Ukrainian pol: Thank you! Today we will contact with our embassy in Washington, D.C., and our representative will visit it in the end of this week to give them all our materials. Then our ambassador Chaliy personally will give that to the congressman. Also, Mr. Schiff told he will provide information from our conversation to office of FBI in Kiev (embassy of the U.S. in Ukraine) through you and they will call us. Today we will send you unclassified documents for the congressman. Please forward him that.

Staffer: Thanks, Sergey. All that sounds great. Please let me know when the materials are ready to be picked up from the Embassy here in Washington and in the meantime we will wait for the unclassified documents you can provide.

A spokesman for Schiff this week said the congressman knew all along that the phone call was bogus.

Sorry, doesn’t add up.


It seems to me that the more technology weather forecasters have, the less accurate they are able to predict the weather.

Maybe it’s just because I’m getting old and crotchety, but it seems like when I was a kid the weatherman was a better forecaster.

Take this latest snowstorm. We didn’t get near the amounts predicted, but that didn’t stop the “BREAD AND MILK!!!” lines from forming at grocery stores throughout the area.

Sometimes it seems like we’d be better off predicting the weather in relation to how much Grandpa’s knees hurt.


I love how the only time there is any bipartisan agreement in Congress is when they are spending untoward amounts of money.
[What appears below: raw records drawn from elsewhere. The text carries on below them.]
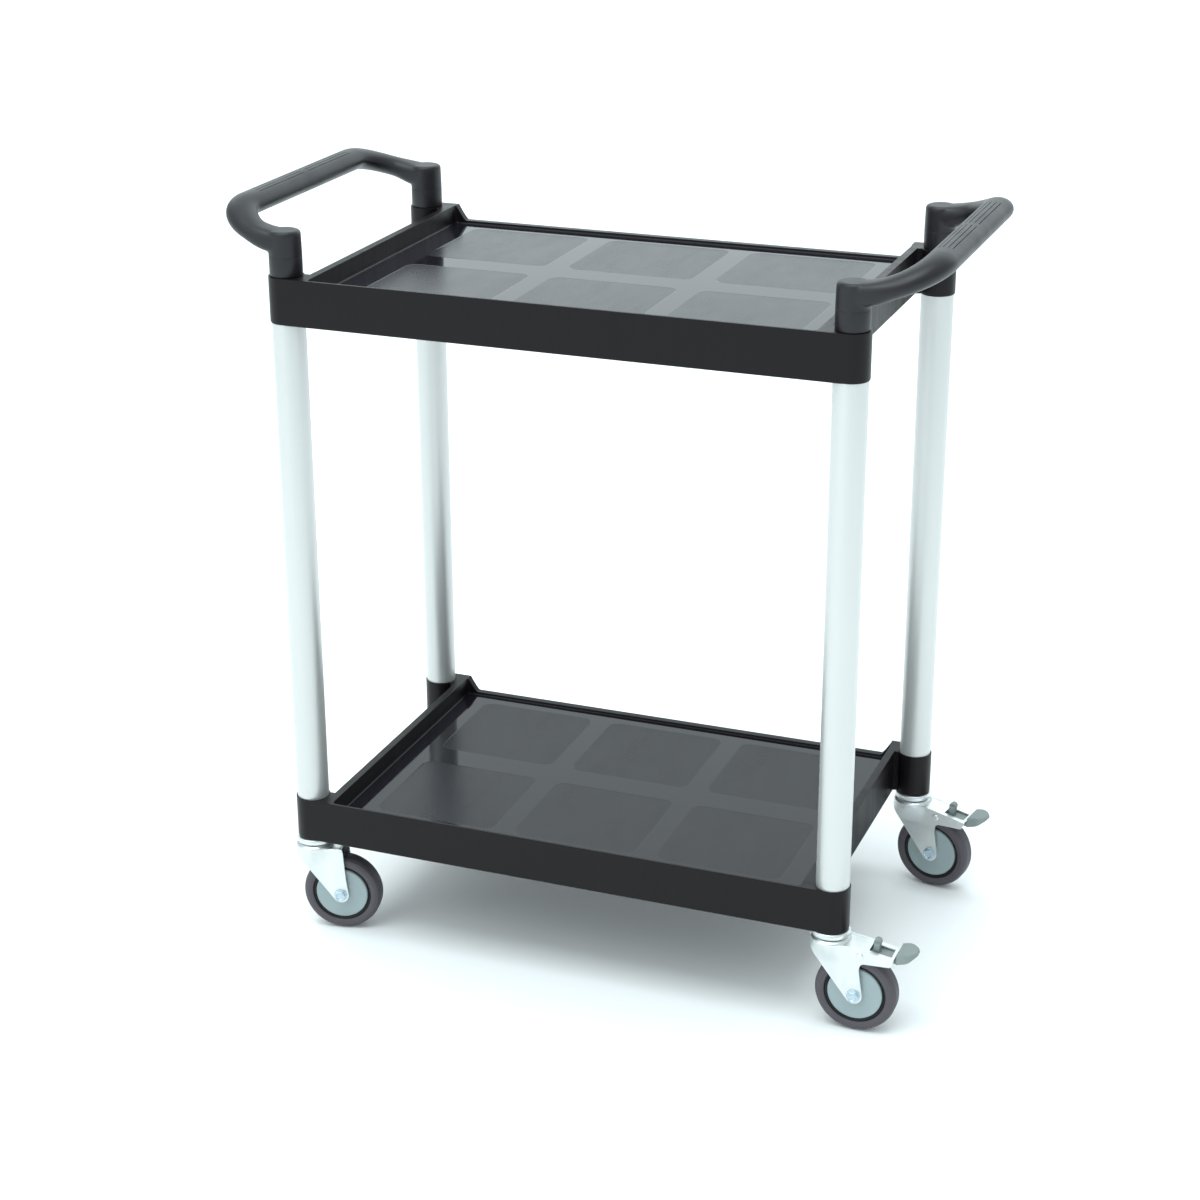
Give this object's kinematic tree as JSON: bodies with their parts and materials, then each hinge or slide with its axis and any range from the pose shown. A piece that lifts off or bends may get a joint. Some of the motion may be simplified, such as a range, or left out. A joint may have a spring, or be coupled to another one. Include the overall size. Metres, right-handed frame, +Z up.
{
  "type": "service trolley",
  "caption": "Food service trolley: moulded trays on round posts, a looped push handle at each end, and swivel casters, with foot brakes at one end.",
  "frame": {"origin": "on the floor, under the middle of the four posts", "axes": "+Z up; +X along the trays' length, towards the end with the braked casters; +Y across the width, towards the side with the low rim"},
  "size_m": [0.8852, 0.4427, 0.9325],
  "materials": {
    "tray_plastic": "near-black moulded plastic, smooth skirts and a glossier floor",
    "handle_plastic": "dark grey satin plastic",
    "aluminium": "pale satin anodised tube",
    "zinc": "bright zinc-plated pressed steel",
    "tyre_rubber": "dark grey rubber with a purple cast",
    "hub_plastic": "blue-grey moulded plastic",
    "pedal_plastic": "mid-grey moulded plastic",
    "inner_plastic": "black plastic, hidden inside the posts"
  },
  "bodies": {
    "frame": {"tray_upper": "tray_plastic", "tray_lower": "tray_plastic", "handle_left": "handle_plastic", "handle_right": "handle_plastic", "post_front_left": "aluminium", "stem_plug_front_left": "inner_plastic", "caster_stem_front_left": "zinc", "bearing_cup_front_left": "zinc", "post_front_right": "aluminium", "stem_plug_front_right": "inner_plastic", "caster_stem_front_right": "zinc", "bearing_cup_front_right": "zinc", "post_rear_left": "aluminium", "stem_plug_rear_left": "inner_plastic", "caster_stem_rear_left": "zinc", "bearing_cup_rear_left": "zinc", "post_rear_right": "aluminium", "stem_plug_rear_right": "inner_plastic", "caster_stem_rear_right": "zinc", "bearing_cup_rear_right": "zinc"},
    "swivel_front_left": {"ball_ring_front_left": "zinc", "fork_front_left": "zinc", "axle_bolt_front_left": "zinc", "axle_nut_front_left": "zinc", "axle_sleeve_front_left": "zinc"},
    "wheel_front_left": {"wheel_hub_front_left": "hub_plastic", "tyre_front_left": "tyre_rubber"},
    "swivel_front_right": {"ball_ring_front_right": "zinc", "fork_front_right": "zinc", "axle_bolt_front_right": "zinc", "axle_nut_front_right": "zinc", "axle_sleeve_front_right": "zinc", "brake_pin_front_right": "zinc"},
    "wheel_front_right": {"wheel_hub_front_right": "hub_plastic", "tyre_front_right": "tyre_rubber"},
    "brake_front_right": {"brake_pedal_front_right": "pedal_plastic", "brake_lever_front_right": "zinc"},
    "swivel_rear_left": {"ball_ring_rear_left": "zinc", "fork_rear_left": "zinc", "axle_bolt_rear_left": "zinc", "axle_nut_rear_left": "zinc", "axle_sleeve_rear_left": "zinc"},
    "wheel_rear_left": {"wheel_hub_rear_left": "hub_plastic", "tyre_rear_left": "tyre_rubber"},
    "swivel_rear_right": {"ball_ring_rear_right": "zinc", "fork_rear_right": "zinc", "axle_bolt_rear_right": "zinc", "axle_nut_rear_right": "zinc", "axle_sleeve_rear_right": "zinc", "brake_pin_rear_right": "zinc"},
    "wheel_rear_right": {"wheel_hub_rear_right": "hub_plastic", "tyre_rear_right": "tyre_rubber"},
    "brake_rear_right": {"brake_pedal_rear_right": "pedal_plastic", "brake_lever_rear_right": "zinc"}
  },
  "joints": [
    {"name": "swivel_front_left", "type": "hinge", "parent": "frame", "child": "swivel_front_left", "pos_m": [-0.34, -0.1945, 0.12], "axis": [0, 0, 1], "continuous": true},
    {"name": "roll_front_left", "type": "hinge", "parent": "swivel_front_left", "child": "wheel_front_left", "pos_m": [-0.30674, -0.18743, 0.05], "axis": [-0.2079, 0.9781, 0], "continuous": true},
    {"name": "swivel_front_right", "type": "hinge", "parent": "frame", "child": "swivel_front_right", "pos_m": [0.34, -0.1945, 0.12], "axis": [0, 0, 1], "continuous": true},
    {"name": "roll_front_right", "type": "hinge", "parent": "swivel_front_right", "child": "wheel_front_right", "pos_m": [0.374, -0.1945, 0.05], "axis": [0, 1, 0], "continuous": true},
    {"name": "brake_front_right", "type": "hinge", "parent": "swivel_front_right", "child": "brake_front_right", "pos_m": [0.38, -0.1945, 0.104], "axis": [0, 1, 0], "range_deg": [0, 8]},
    {"name": "swivel_rear_left", "type": "hinge", "parent": "frame", "child": "swivel_rear_left", "pos_m": [-0.34, 0.1945, 0.12], "axis": [0, 0, 1], "continuous": true},
    {"name": "roll_rear_left", "type": "hinge", "parent": "swivel_rear_left", "child": "wheel_rear_left", "pos_m": [-0.30613, 0.19746, 0.05], "axis": [-0.0872, 0.9962, 0], "continuous": true},
    {"name": "swivel_rear_right", "type": "hinge", "parent": "frame", "child": "swivel_rear_right", "pos_m": [0.34, 0.1945, 0.12], "axis": [0, 0, 1], "continuous": true},
    {"name": "roll_rear_right", "type": "hinge", "parent": "swivel_rear_right", "child": "wheel_rear_right", "pos_m": [0.37348, 0.1886, 0.05], "axis": [0.1736, 0.9848, 0], "continuous": true},
    {"name": "brake_rear_right", "type": "hinge", "parent": "swivel_rear_right", "child": "brake_rear_right", "pos_m": [0.37939, 0.18755, 0.104], "axis": [0.1736, 0.9848, 0], "range_deg": [0, 8]}
  ]
}
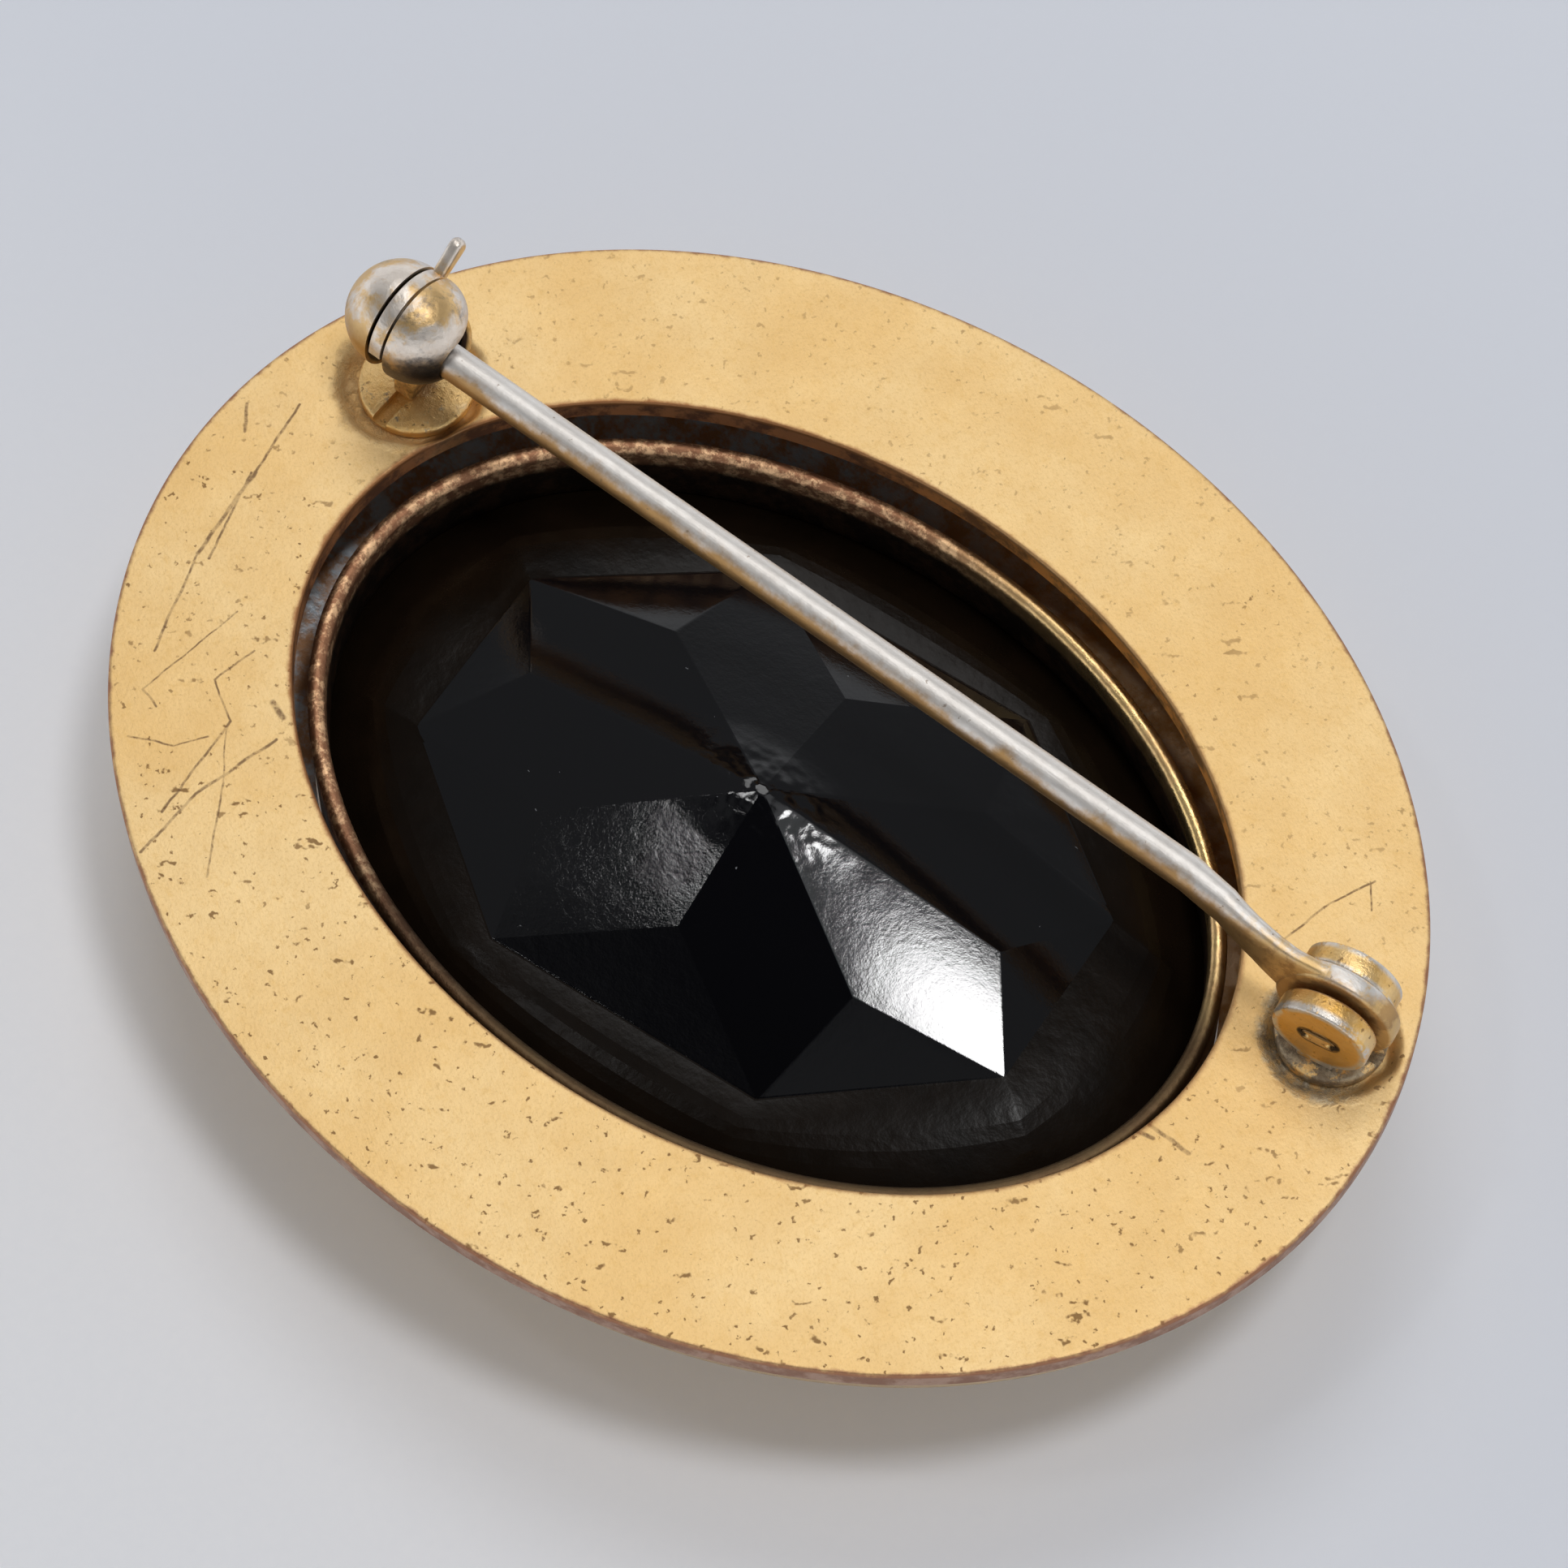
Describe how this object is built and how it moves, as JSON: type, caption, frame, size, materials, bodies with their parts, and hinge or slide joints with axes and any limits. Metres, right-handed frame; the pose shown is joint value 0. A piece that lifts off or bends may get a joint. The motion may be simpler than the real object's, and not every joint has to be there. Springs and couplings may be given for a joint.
{
  "type": "brooch",
  "caption": "Oval gold-plated brooch seen from its back: dished frame round a faceted black glass stone, hinged pin with round eye, and ball catch with locking rotor.",
  "frame": {"origin": "middle of the stone's flat front facet, which the brooch rests on when its pin is uppermost", "axes": "+X from the catch to the hinge, along the long way of the oval; +Z out of the back, on the pin's side"},
  "size_m": [0.043, 0.0346, 0.0132],
  "materials": {
    "satin_gold": "satin, brushed and scratched gold plating",
    "polished_gold": "polished gold plating",
    "worn_gold": "gold plating worn to grey metal",
    "worn_nickel": "bright wire with traces of gold",
    "black_glass": "polished opaque black glass"
  },
  "bodies": {
    "setting": {"back_plate": "satin_gold", "front_shell": "polished_gold", "bezel_collar": "polished_gold", "stone": "black_glass", "hinge_base": "satin_gold", "hinge_front_ear": "satin_gold", "hinge_rear_ear": "satin_gold", "hinge_rivet": "worn_gold", "catch_base": "satin_gold", "catch_leg": "satin_gold", "catch_end_dome": "worn_gold", "catch_pin_cup": "worn_gold"},
    "pin": {"pin_stem": "worn_nickel"},
    "rotor": {"catch_rotor": "worn_gold"}
  },
  "joints": [
    {"name": "pin_swing", "type": "hinge", "parent": "setting", "child": "pin", "pos_m": [0.01827, 0.00411, 0.00955], "axis": [-0.1564, 0.9877, 0], "range_deg": [0, 100]},
    {"name": "catch_lock", "type": "hinge", "parent": "setting", "child": "rotor", "pos_m": [-0.01725, 0.0043, 0.01139], "axis": [1, 0, 0], "range_deg": [0, 75]}
  ]
}
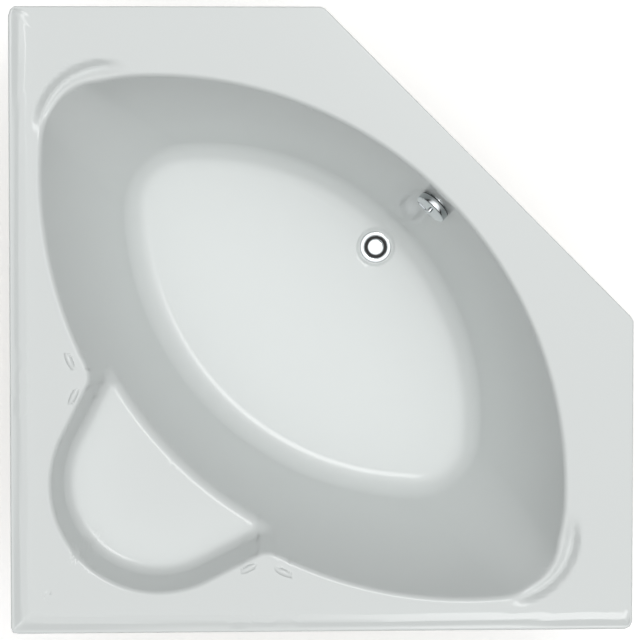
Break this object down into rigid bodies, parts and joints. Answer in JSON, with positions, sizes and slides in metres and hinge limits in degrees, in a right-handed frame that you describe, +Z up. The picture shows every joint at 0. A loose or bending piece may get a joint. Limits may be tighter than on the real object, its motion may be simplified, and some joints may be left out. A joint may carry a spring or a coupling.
{
  "type": "corner bathtub",
  "caption": "Corner bath with a cut front, an almond-shaped basin, a corner seat, tiling upstands, a knob-worked pop-up waste, and a framed base on adjustable feet.",
  "frame": {"origin": "on the floor, under the middle of the bath's square outline", "axes": "+Z up; the two wall sides are at -X and -Y, and the cut front faces +X +Y"},
  "size_m": [1.4, 1.4, 0.582],
  "materials": {
    "acrylic": "glossy white cast acrylic",
    "pine": "sawn softwood",
    "chipboard": "pressed chipboard",
    "galvanised_steel": "galvanised",
    "zinc_plated_steel": "bright zinc plating",
    "black_plastic": "moulded, satin",
    "chrome_plate": "polished chrome plating",
    "black_rubber": "moulded rubber",
    "white_polypropylene": "moulded, satin",
    "grey_hose": "ribbed, satin",
    "brass": "turned"
  },
  "bodies": {
    "bath": {"bath_shell": "acrylic", "rim_batten_left": "pine", "rim_batten_back": "pine", "rim_batten_left_end": "pine", "rim_batten_right_end": "pine", "rim_batten_front": "pine", "baseboard": "chipboard", "seat_board": "chipboard", "rail_front": "galvanised_steel", "rail_back": "galvanised_steel", "seat_rail": "galvanised_steel", "seat_prop": "galvanised_steel", "foot_nuts": "zinc_plated_steel", "lock_nuts": "zinc_plated_steel", "hose_clips": "zinc_plated_steel", "bowden_cable": "black_plastic", "drain_flange": "chrome_plate", "overflow_flange": "chrome_plate", "flange_gasket": "black_rubber", "body_gasket": "black_rubber", "overflow_gasket": "black_rubber", "drain_body": "white_polypropylene", "trap_bend": "white_polypropylene", "trap_inlet_nut": "white_polypropylene", "trap_outlet_nut": "white_polypropylene", "cleaning_cap": "white_polypropylene", "outlet_pipe": "white_polypropylene", "overflow_body": "white_polypropylene", "overflow_hose": "grey_hose"},
    "knob": {"overflow_knob": "chrome_plate", "knob_spindle": "brass", "cable_drum": "white_polypropylene"},
    "plug": {"plug_cap": "chrome_plate", "plug_seal": "black_rubber", "plug_stem": "brass"},
    "lever": {"lift_lever": "white_polypropylene"},
    "foot_1": {"foot_stud_1": "zinc_plated_steel", "foot_pad_1": "black_plastic"},
    "foot_2": {"foot_stud_2": "zinc_plated_steel", "foot_pad_2": "black_plastic"},
    "foot_3": {"foot_stud_3": "zinc_plated_steel", "foot_pad_3": "black_plastic"},
    "foot_4": {"foot_stud_4": "zinc_plated_steel", "foot_pad_4": "black_plastic"},
    "foot_5": {"foot_stud_5": "zinc_plated_steel", "foot_pad_5": "black_plastic"}
  },
  "joints": [
    {"name": "knob_turn", "type": "hinge", "parent": "bath", "child": "knob", "pos_m": [0.26108, 0.26108, 0.495], "axis": [-0.6849, -0.6849, 0.2489], "range_deg": [0, 90]},
    {"name": "plug_lift", "type": "slide", "parent": "bath", "child": "plug", "axis": [0, 0, 1], "range_m": [0, 0.01]},
    {"name": "lever_lift", "type": "hinge", "parent": "bath", "child": "lever", "pos_m": [0.13435, 0.13435, 0.1], "axis": [0.7071, -0.7071, 0], "range_deg": [0, 25]},
    {"name": "foot_height_1", "type": "slide", "parent": "bath", "child": "foot_1", "axis": [0, 0, -1], "range_m": [-0.008, 0.03]},
    {"name": "foot_height_2", "type": "slide", "parent": "bath", "child": "foot_2", "axis": [0, 0, -1], "range_m": [-0.008, 0.03]},
    {"name": "foot_height_3", "type": "slide", "parent": "bath", "child": "foot_3", "axis": [0, 0, -1], "range_m": [-0.008, 0.03]},
    {"name": "foot_height_4", "type": "slide", "parent": "bath", "child": "foot_4", "axis": [0, 0, -1], "range_m": [-0.008, 0.03]},
    {"name": "foot_height_5", "type": "slide", "parent": "bath", "child": "foot_5", "axis": [0, 0, -1], "range_m": [-0.008, 0.03]}
  ],
  "couplings": [
    {"joint": "knob_turn", "follows": "plug_lift", "rad_per_m": 157},
    {"joint": "lever_lift", "follows": "plug_lift", "rad_per_m": 43.6}
  ]
}
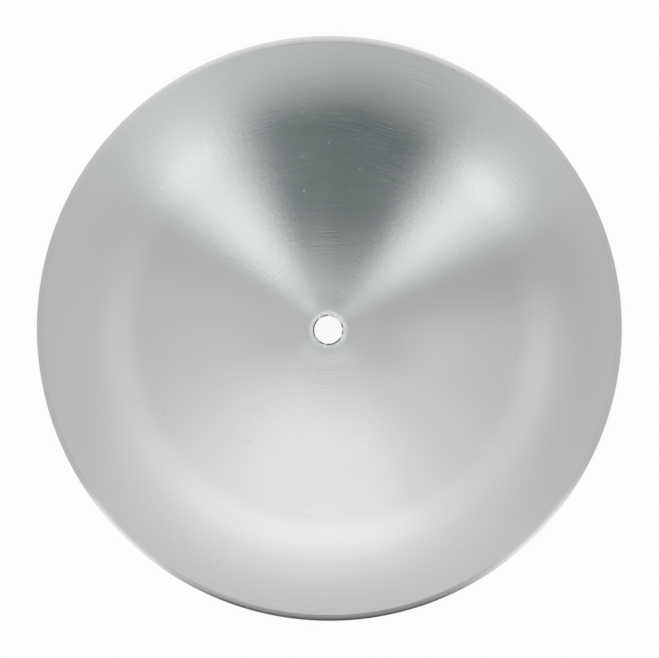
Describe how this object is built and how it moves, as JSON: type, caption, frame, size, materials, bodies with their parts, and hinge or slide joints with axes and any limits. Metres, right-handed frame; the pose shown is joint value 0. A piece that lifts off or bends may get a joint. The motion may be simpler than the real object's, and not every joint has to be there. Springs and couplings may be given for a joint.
{
  "type": "bell cymbal",
  "caption": "Thick satin aluminium bell cymbal: a shallow formed bell with a post hole in a near-flat crown, a straight flank, a turned-out brim and a bevelled rim.",
  "frame": {"origin": "on the axis, in the plane of the rim's flat underside", "axes": "+Z along the axis, up through the post hole towards the player's side of the crown; the cymbal is the same all round, and in the reference picture +Y is up and +X is right"},
  "size_m": [0.254, 0.254, 0.028],
  "materials": {
    "satin_aluminium": "satin, with fine circular brush marks"
  },
  "bodies": {
    "root": {"bell_cymbal": "satin_aluminium"}
  },
  "joints": []
}
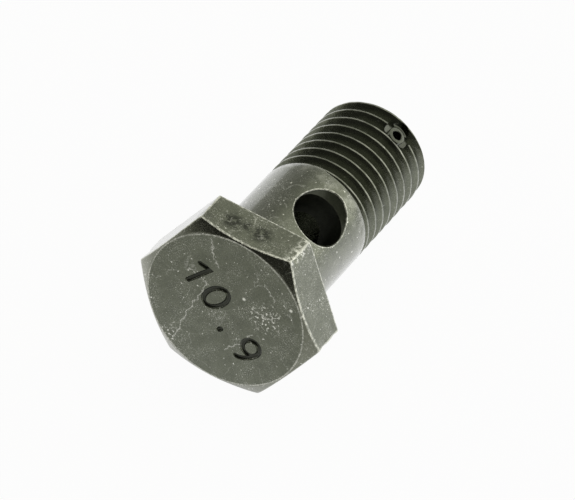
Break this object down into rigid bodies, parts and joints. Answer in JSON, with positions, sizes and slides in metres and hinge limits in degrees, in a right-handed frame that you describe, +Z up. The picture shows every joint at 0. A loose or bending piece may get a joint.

Well no, I really don’t love that. I think it’s tragic and dangerous.

Remember during the Obama years when there were all those budget years with $1 trillion deficits?

Republicans were apoplectic. But now that they’re running the show, they happily run up the tab –  $1 trillion-per-year deficits are no problem. And, of course, the Democrats now see deficits as evil.

Apparently, the only time a politician cares about deficits is when they’re in the minority.